LE DIAGNOSTIC SANS COMPLAISANCE DE L’UNIVERS CARCERAL
Mauvaises conditions du personnel de l’administration pénitentiaire, déficit de prisons, longues détentions provisoires

Les membres de l’Association pour le Soutien et la Réinsertion Sociale des Détenus (Asred) sont sortis de leur réserve pour parler des problèmes de l’univers carcéral au Sénégal. Dans un communiqué parvenu hier à «L’As», ils ont fait part de leurs solutions aux autorités étatiques.

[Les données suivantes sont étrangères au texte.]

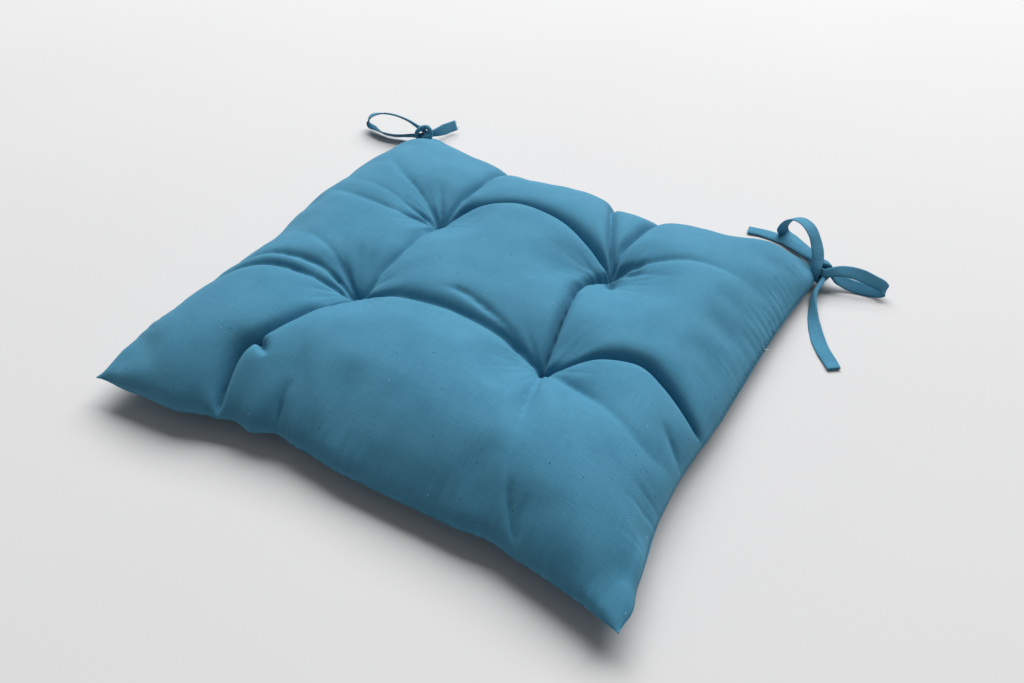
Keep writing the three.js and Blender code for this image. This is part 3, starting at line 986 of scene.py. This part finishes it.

Les mauvaises conditions de vie dans les prisons sont dues en partie au nombre très réduit de magistrats et greffiers. C’est le sentiment de l’Association pour le Soutien et la Réinsertion Sociale des Détenus (Asred) qui, dans un communiqué parvenu hier à « L’As», souligne qu’on inonde les cabinets d’instruction de dossiers et on peut se retrouver avec un ratio d’un juge d’instruction pour plus de deux cent cinquante (250) détenus. Parallèlement, poursuivent les membres de l’Asred, le parquet à qui on transmet le dossier pour faire son dernier réquisitoire afin de permettre au juge de boucler l’instruction et d’émettre des ordonnances de non-lieu ou de renvoi devant la juridiction de jugement compétente a aussi un déficit de substitut du procureur. La conséquence directe, précise le document, c’est que les dossiers sont entassés au parquet et parfois, cela peut durer 6 mois voire plus d’un an.
Dénonçant les longues détentions provisoires dans les prisons sénégalaises liées au mauvais fonctionnement de notre justice, l’Asred a souligné dans son communiqué les solutions que doit adopter l’Etat pour améliorer l’univers carcéral au Sénégal. A l’en croire, les autorités étatiques doivent créer les conditions pour une célérité dans les dossiers d’instruction pour permettre aux détenus d’être édifiés dans leur sort, surtout avec la criminalisation de la drogue, du viol, du terrorisme et l’apparition de nouvelles infractions sur la cybercriminalité et la protection des données personnelles. « Tout est instruction désormais ! La seule solution est les mesures d’accompagnement de la nouvelle carte judiciaire. Il s’agit de l’augmentation des cabinets d’instruction et le recrutement de magistrats. On parle souvent de surpopulation carcérale mais la vraie question aujourd’hui est le surencombrement des cabinets d’instruction », préconisent les membres de l’Asred.
D’après eux, le statut du personnel de l’Administration pénitentiaire doit être revu. «On ne peut pas parler de conditions de détention sans parler des conditions de travail du personnel pénitentiaire. Ces braves hommes et femmes doivent être très bien traités au plan statutaire au même titre que les autres corps militaires et paramilitaires. A la longue, ça devient une discrimination de la part de l’Etat et pourtant, la question des prisons revient très souvent. Leur statut est dans les tiroirs depuis 2014. Aux Etats Unis, le personnel pénitentiaire est parmi les mieux payés des Corps en Uniforme, eu égard aux risques encourus dans ce noble métier. L’Etat doit revoir sa politique dans ce domaine, surtout que ce sont des recommandations des Nations unies », ajoutent-ils.
DES EFFORTS CONSIDERABLES EN TERMES D’INFRASTRUCTURES NOTES DANS TOUTES LES PRISONS
Pour les membres de l’Asred, le gouvernement doit construire également de nouvelles prisons aux normes. « L’Etat du Sénégal, depuis l’indépendance, n’a jamais construit de prison. Et pourtant, il autorise les autres pays et les organismes internationaux à construire des prisons sur son sol. C’est vraiment paradoxal. Parmi ces prisons construites, on peut citer celle du Tribunal Pénal International pour le Rwanda à Sébikotane (Tpir), le centre de détention pour les chambres africaines extraordinaires au Cap Manuel: cas Hussein Habré. Et même l’actuelle prison de Sébikotane est financée par l’Union Européenne», signalent-ils.
Toutefois, précisent les membres de l’Asred, ils ont constaté de visu des efforts considérables en termes d’infrastructures dans toutes les prisons qu’ils ont visitées. «Koutal a carrément changé de visage en 2019 avec de nouveaux locaux modernes où chaque détenu à son lit répondant aux normes d’occupation et de couchage (arrêté du ministre de la justice fixant les normes d’hébergement des détenus du Sénégal) soit 1,35 m² par personne détenue pour la surface de couchage. Le volet sanitaire est bien pris en charge avec la possibilité pour les détenus de recevoir des soins gratuits mais aussi des analyses médicales très chères en cas de besoin dans les cliniques privées dont les frais sont payés par les Inspections régionales de l’Administration pénitentiaire. Sans oublier l’installation de cabinets dentaires», informe l’Asred.